Hi Rico,
since you are at it, some pointers to the more advanced pruning 
techniques that do perform better, please :)

On 19.06.2015 19:25, Rico Sennrich wrote:
> [sorry for the garbled message before]
>
> you are right. The idea is pretty obvious. It roughly corresponds to
> 'Histogram pruning' in this paper:
>
> Zens, R., Stanton, D., Xu, P. (2012). A Systematic Comparison of Phrase
> Table Pruning Technique.
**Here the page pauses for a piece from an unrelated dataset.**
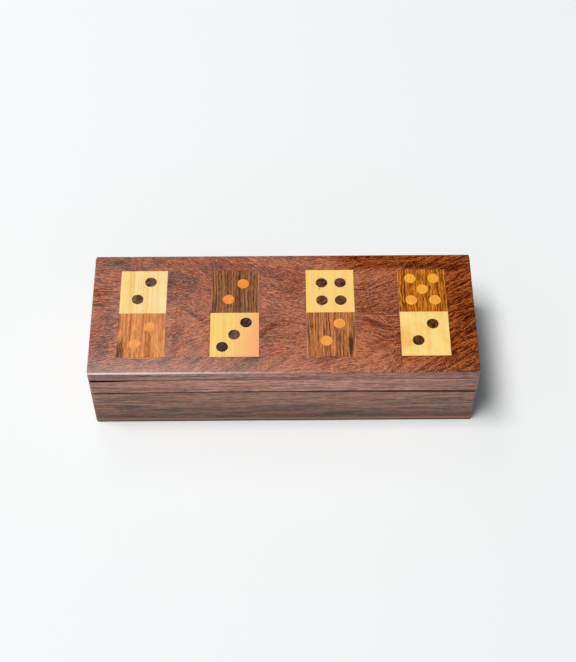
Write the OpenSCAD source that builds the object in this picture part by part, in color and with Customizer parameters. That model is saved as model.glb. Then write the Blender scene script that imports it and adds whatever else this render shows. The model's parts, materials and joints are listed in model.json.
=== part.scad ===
// Hinged wooden box for a set of dominoes. Four dominoes are inlaid in the board of its lid.
// The origin is the middle of the underside, +Z is up, -Y is the front and the hinges are at the back.
// All sizes are in millimetres.

/* [Box] */
// Length of the box, left to right
box_l = 191; // [175:1:230]
// Depth of the box, front to back, without the hinges
box_w = 71.4; // [64:0.1:90]
// Height of the base, from its underside to its rim
base_h = 27.3; // [20:0.1:40]
// Height of the lid's four rails
rail_h = 11.4; // [10:0.1:20]
// Thickness of the board on top of the lid
board_t = 6; // [4.5:0.1:9]
// Thickness of the walls of the base and of the lid's rails
wall_t = 6; // [5.5:0.1:9]
// Gap that shows between the rim of the base and the rim of the lid
seam_gap = 0.3; // [0.2:0.1:0.5]
// Radius of the four upright corners
corner_r = 1.8; // [0.5:0.1:2.5]
// Radius of the eased edges, around the top of the lid and around the foot of the base
edge_r = 0.8; // [0.3:0.1:1.5]

/* [Floor] */
// Thickness of the floor
floor_t = 4; // [3:0.1:6]
// How far the floor reaches into the rebate under the walls
rebate_w = 3; // [1.5:0.1:4]

/* [Inlay] */
// Depth of the pockets and thickness of what is let into them
inlay_t = 2.5; // [1.5:0.1:3.5]
// Width of an inlaid domino
domino_w = 24.1; // [22:0.1:27]
// Length of half a domino, which is one square
half_l = 26.1; // [24:0.1:28]
// From the end of the lid to the nearest domino
end_margin = 13.5; // [9:0.5:15]
// Diameter of a pip
pip_d = 5.8; // [4:0.1:6.5]

/* [Hinges] */
// Length of a hinge
hinge_l = 20; // [16:1:26]
// From the end of the box to the middle of the nearest hinge
hinge_inset = 35; // [25:1:45]
// Thickness of a hinge's leaves
leaf_t = 0.8; // [0.6:0.1:1]
// Wood left between a leaf and the inside of the box
leaf_margin = 1; // [0.5:0.1:1.5]
// Diameter of the barrel that the knuckles make
barrel_d = 3.2; // [2.8:0.1:4]
// Diameter of the hinge pin
pin_d = 1.6; // [1.2:0.1:1.8]
// Diameter of a screw's shank
screw_d = 1.6; // [1.2:0.1:1.8]
// Diameter of a screw's countersunk head
head_d = 3; // [2.6:0.1:3.2]
// Length of a screw
screw_l = 7; // [5:0.5:8]
// From the end of a leaf to the nearest screw
screw_inset = 4.5; // [3:0.5:5]

/* [Clearances] */
// Room around each piece that is glued or let into another
glue_gap = 0.05; // [0.02:0.01:0.1]
// Room between the hinge pin and its bore
pin_gap = 0.05; // [0.02:0.01:0.1]
// Room between neighbouring knuckles, and between the barrel and the wood behind it
knuckle_gap = 0.2; // [0.15:0.05:0.3]

/* [Hidden] */
$fn = 48;

// Colours of the woods and of the metal
ROSEWOOD_RED = [0.52, 0.27, 0.19];
ROSEWOOD_BROWN = [0.43, 0.28, 0.22];
PALE_WOOD = [0.95, 0.83, 0.52];
STRIPED_WOOD = [0.56, 0.34, 0.16];
DARK_PIP = [0.22, 0.14, 0.11];
LIGHT_PIP = [0.93, 0.62, 0.26];
FLOOR_WOOD = [0.60, 0.40, 0.28];
BRASS = [0.78, 0.62, 0.30];

// Heights of the box's layers
rim_z = base_h;
lid_z = rim_z + seam_gap;
board_z = lid_z + rail_h;

// The inlaid dominoes, left to right: how many pips the back half and the front half have,
// how far they stand from the middle of their pattern, across and along, and how far the
// hand-drilled pattern lies off the middle of its square
FACES = [
    [[2, [3.1, 5.3], [0.3, 0.8]], [2, [3.5, 5.1], [0.3, -0.1]]],
    [[2, [3.6, 4.8], [0.4, 0.0]], [3, [5.8, 7.2], [-0.2, 0.0]]],
    [[4, [4.7, 5.4], [0.6, -0.3]], [2, [3.3, 5.1], [0.9, 1.2]]],
    [[5, [5.9, 6.7], [0.2, 0.8]], [2, [3.8, 4.9], [0.3, 0.9]]]
];
// How much narrower each domino was cut than the others, and how far it sits off its even place
CUT_NARROWER = [0.8, 0, 0, 0];
SET_ASIDE = [-0.1, -0.8, 0.2, -0.1];
HALVES = ["back", "front"];
domino_pitch = (box_l - 2 * end_margin - domino_w) / (len(FACES) - 1);

// Hinges: the axis lies just behind the back of the box, level with the middle of the seam
SIDES = ["left", "right"];
leaf_w = wall_t - leaf_margin;
barrel_r = barrel_d / 2;
axis_y = box_w / 2 + knuckle_gap + barrel_r;
axis_z = rim_z + seam_gap / 2;
hinge_x = box_l / 2 - hinge_inset;
KNUCKLES = 5;
knuckle_l = (hinge_l - (KNUCKLES - 1) * knuckle_gap) / KNUCKLES;
// How far the rounded-over ends of a pin stand out of its barrel
pin_proud = 0.3;
// Tip of a screw, and the slot across its head
tip_d = screw_d / 4;
tip_l = screw_d;
slot_w = 0.45;
slot_depth = leaf_t / 2;
// Overshoot of a cut past the face that it opens
past = 1;

function square_name(i, j) = str("domino_", i + 1, "_", HALVES[j], "_square");
function pips_name(i, j) = str("domino_", i + 1, "_", HALVES[j], "_pips");
function hinge_name(side, piece) = str(side, "_hinge_", piece);
function side_x(side) = side == "left" ? -hinge_x : hinge_x;

// Squares alternate like a chequerboard, and pale ones have dark pips
function is_pale(i, j) = (i + j) % 2 == 0;
function domino_x(i) = (i - (len(FACES) - 1) / 2) * domino_pitch + SET_ASIDE[i];
function square_w(i) = domino_w - CUT_NARROWER[i];
function square_y(j) = (j == 0 ? 1 : -1) * half_l / 2;

// Where the pips of a face stand, in steps of its spread from the middle of its pattern
function pattern(count) =
    count == 2 ? [[1, 1], [-1, -1]] :
    count == 3 ? [[1, 1], [0, 0], [-1, -1]] :
    count == 4 ? [[-1, 1], [1, 1], [-1, -1], [1, -1]] :
    [[-1, 1], [1, 1], [0, 0], [-1, -1], [1, -1]];
function pip_places(face) = [
    for (p = pattern(face[0])) [p.x * face[1].x + face[2].x, p.y * face[1].y + face[2].y]
];

// Plan of the whole box, a rectangle with rounded corners
module outline(l, w) {
    square([l - 2 * corner_r, w], center = true);
    square([l, w - 2 * corner_r], center = true);
    for (sx = [-1, 1], sy = [-1, 1])
        translate([sx * (l / 2 - corner_r), sy * (w / 2 - corner_r)]) circle(corner_r);
}

// Section through a layer of the box, standing on y = 0, with its two upper corners eased
module eased_section(w, h) {
    translate([-w / 2, 0]) square([w, h - edge_r]);
    translate([edge_r - w / 2, 0]) square([w - 2 * edge_r, h]);
    for (s = [-1, 1]) translate([s * (w / 2 - edge_r), h - edge_r]) circle(edge_r);
}

// A layer of the whole box, eased along its four upper edges
module eased_block(l, w, h) {
    intersection() {
        rotate([90, 0, 90]) linear_extrude(l, center = true) eased_section(w, h);
        rotate([90, 0, 0]) linear_extrude(w, center = true) eased_section(l, h);
    }
}

// One side of a frame, along the front, mitred at both ends to meet its neighbours
module mitred_side(l, w, h) {
    linear_extrude(h) intersection() {
        outline(l, w);
        polygon([
            [-l / 2, -w / 2], [l / 2, -w / 2],
            [l / 2 - wall_t, wall_t - w / 2], [wall_t - l / 2, wall_t - w / 2]
        ]);
    }
}

// One wall of the base: mitred, rebated underneath for the floor, its foot eased outside
module base_wall(l, w) {
    color(ROSEWOOD_BROWN) difference() {
        intersection() {
            mitred_side(l, w, base_h);
            translate([0, 0, base_h]) mirror([0, 0, 1]) eased_block(l, w, base_h);
        }
        translate([0, 0, -past]) linear_extrude(floor_t + past)
            square([l, w] - 2 * (wall_t - rebate_w) * [1, 1], center = true);
    }
}

module base_back_wall() {
    difference() {
        rotate(180) base_wall(box_l, box_w);
        for (s = SIDES) translate([side_x(s), 0, 0]) hinge_recess();
    }
}

// The floor fills the rebate, flush with the foot of the walls
module base_floor() {
    inset = 2 * (wall_t - rebate_w + glue_gap);
    color(FLOOR_WOOD) linear_extrude(floor_t)
        square([box_l - inset, box_w - inset], center = true);
}

// One rail of the lid
module lid_rail(l, w) {
    color(ROSEWOOD_BROWN) translate([0, 0, lid_z]) mitred_side(l, w, rail_h);
}

module lid_back_rail() {
    difference() {
        rotate(180) lid_rail(box_l, box_w);
        for (s = SIDES) translate([side_x(s), 0, 2 * axis_z]) mirror([0, 0, 1]) hinge_recess();
    }
}

// The board glued on the rails, with a pocket for each domino
module lid_board() {
    color(ROSEWOOD_RED) difference() {
        translate([0, 0, board_z]) intersection() {
            linear_extrude(board_t) outline(box_l, box_w);
            eased_block(box_l, box_w, board_t);
        }
        for (i = [0 : len(FACES) - 1])
            translate([domino_x(i), 0, board_z + board_t - inlay_t])
                linear_extrude(inlay_t + past)
                    square([square_w(i), 2 * half_l] + 2 * glue_gap * [1, 1], center = true);
    }
}

// Half a domino: a square let into the board, drilled for its pips
module inlay_square(i, j) {
    color(is_pale(i, j) ? PALE_WOOD : STRIPED_WOOD)
        translate([domino_x(i), square_y(j), board_z + board_t - inlay_t]) difference() {
            linear_extrude(inlay_t) square([square_w(i), half_l], center = true);
            for (p = pip_places(FACES[i][j]))
                translate([p.x, p.y, -past])
                    cylinder(d = pip_d + 2 * glue_gap, h = inlay_t + 2 * past);
        }
}

// The pips of one half: short dowels, sanded flush
module inlay_pips(i, j) {
    color(is_pale(i, j) ? DARK_PIP : LIGHT_PIP)
        translate([domino_x(i), square_y(j), board_z + board_t - inlay_t])
            for (p = pip_places(FACES[i][j]))
                translate([p.x, p.y, 0]) cylinder(d = pip_d, h = inlay_t);
}

// What follows has the hinge's axis along X through the middle of the hinge, and the leaf
// of the base below it. The leaf of the lid is the same shape turned over, with the knuckles
// that the first one leaves free.
module along_axis(from, to, d) {
    translate([from, 0, 0]) rotate([0, 90, 0]) cylinder(d = d, h = to - from);
}

// Every second knuckle, starting with the first or the second, widened by a clearance
module knuckles(first, room = 0) {
    for (k = [first : 2 : KNUCKLES - 1]) {
        start = k * (knuckle_l + knuckle_gap) - hinge_l / 2;
        along_axis(start - room, start + knuckle_l + room, barrel_d + 2 * room);
    }
}

// Where the two screws go through a leaf
module at_screws() {
    for (s = [-1, 1])
        translate([s * (hinge_l / 2 - screw_inset), box_w / 2 - axis_y - leaf_w / 2, -seam_gap / 2])
            children();
}

// A countersunk screw, or with a clearance the hole for it, head up at z = 0
module screw_body(room = 0) {
    mirror([0, 0, 1]) {
        cylinder(d1 = head_d + 2 * room, d2 = screw_d + 2 * room, h = leaf_t);
        cylinder(d = screw_d + 2 * room, h = screw_l - tip_l);
        translate([0, 0, screw_l - tip_l])
            cylinder(d1 = screw_d + 2 * room, d2 = tip_d + 2 * room, h = tip_l + room);
    }
}

module leaf(first) {
    reach = axis_y - box_w / 2 + leaf_w;
    difference() {
        union() {
            translate([-hinge_l / 2, -reach, -seam_gap / 2 - leaf_t])
                cube([hinge_l, reach, leaf_t]);
            knuckles(first);
        }
        knuckles(1 - first, knuckle_gap);
        along_axis(-hinge_l / 2 - past, hinge_l / 2 + past, pin_d + 2 * pin_gap);
        at_screws() screw_body(glue_gap);
    }
}

module hinge_screws() {
    at_screws() difference() {
        screw_body();
        translate([-head_d / 2 - past, -slot_w / 2, -slot_depth])
            cube([head_d + 2 * past, slot_w, slot_depth + past]);
    }
}

module hinge_pin() {
    along_axis(-hinge_l / 2, hinge_l / 2, pin_d);
    for (s = [-1, 1]) translate([s * hinge_l / 2, 0, 0]) rotate([0, s * 90, 0])
        cylinder(d1 = pin_d, d2 = pin_d - pin_proud, h = pin_proud);
}

// What is cut from the rim of the base for one leaf and its screws, at the hinge's own place in X
module hinge_recess() {
    recess_l = hinge_l + 2 * glue_gap;
    recess_w = leaf_w + glue_gap;
    translate([-recess_l / 2, box_w / 2 - recess_w, rim_z - leaf_t])
        cube([recess_l, recess_w + past, leaf_t + past]);
    translate([0, axis_y, axis_z]) at_screws() screw_body(glue_gap);
}

// One piece of the hinge on one side, in its place on the box
module hinge_piece(side, piece) {
    color(BRASS) translate([side_x(side), axis_y, axis_z]) {
        if (piece == "base_leaf") leaf(0);
        if (piece == "lid_leaf") mirror([0, 0, 1]) leaf(1);
        if (piece == "pin") hinge_pin();
        if (piece == "base_screws") hinge_screws();
        if (piece == "lid_screws") mirror([0, 0, 1]) hinge_screws();
    }
}

base_wall(box_l, box_w);  // base_front_wall
base_back_wall();
rotate(-90) base_wall(box_w, box_l);  // base_left_wall
rotate(90) base_wall(box_w, box_l);  // base_right_wall
base_floor();
lid_board();
lid_rail(box_l, box_w);  // lid_front_rail
lid_back_rail();
rotate(-90) lid_rail(box_w, box_l);  // lid_left_rail
rotate(90) lid_rail(box_w, box_l);  // lid_right_rail
for (i = [0 : len(FACES) - 1], j = [0 : 1]) {
    inlay_square(i, j);
    inlay_pips(i, j);
}
for (s = SIDES, piece = ["base_leaf", "lid_leaf", "pin", "base_screws", "lid_screws"])
    hinge_piece(s, piece);
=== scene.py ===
import json
from math import cos, radians, sin, tau

import bmesh
import bpy
from mathutils import Matrix, Vector

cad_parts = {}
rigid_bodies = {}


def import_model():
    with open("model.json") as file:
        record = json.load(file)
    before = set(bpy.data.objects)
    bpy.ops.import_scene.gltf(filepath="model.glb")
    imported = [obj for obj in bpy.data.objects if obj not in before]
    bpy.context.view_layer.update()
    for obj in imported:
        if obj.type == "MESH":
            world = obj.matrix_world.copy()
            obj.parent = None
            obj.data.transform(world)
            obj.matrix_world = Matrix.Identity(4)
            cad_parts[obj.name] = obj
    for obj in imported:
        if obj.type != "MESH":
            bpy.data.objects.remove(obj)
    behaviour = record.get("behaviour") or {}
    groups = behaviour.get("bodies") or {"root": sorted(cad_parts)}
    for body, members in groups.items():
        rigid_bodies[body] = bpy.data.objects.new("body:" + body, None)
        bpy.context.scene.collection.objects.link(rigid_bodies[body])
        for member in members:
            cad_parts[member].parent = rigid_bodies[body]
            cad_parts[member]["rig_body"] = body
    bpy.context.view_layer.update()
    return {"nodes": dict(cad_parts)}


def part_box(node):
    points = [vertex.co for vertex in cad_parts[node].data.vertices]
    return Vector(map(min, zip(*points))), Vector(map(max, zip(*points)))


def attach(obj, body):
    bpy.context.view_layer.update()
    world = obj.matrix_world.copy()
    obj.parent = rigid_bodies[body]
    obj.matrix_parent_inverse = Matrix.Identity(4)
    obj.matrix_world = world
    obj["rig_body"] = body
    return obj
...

In Proceedings of the 2012 Joint Conference on
> Empirical Methods in Natural Language Processing and Computational
> Natural Language Learning (EMNLP-CoNLL), pp. 972-983.
>
> The idea has been described in the literature before that (for instance,
> Johnson et al. (2007) only use the top 30 phrase pairs per source
> phrase), and may have been used in practice for even longer. If you read
> the paper above, you will find that histogram pruning does not improve
> translation quality on a state-of-the-art SMT system, and performs
> poorly compared to more advanced pruning techniques.
>
> On 19.06.2015 17:49, Read, James C. wrote:
>> So, all I did was filter out the less likely phrase pairs and the BLEU score 
>> shot up. Was that such a stroke of genius? Was that not blindingly obvious?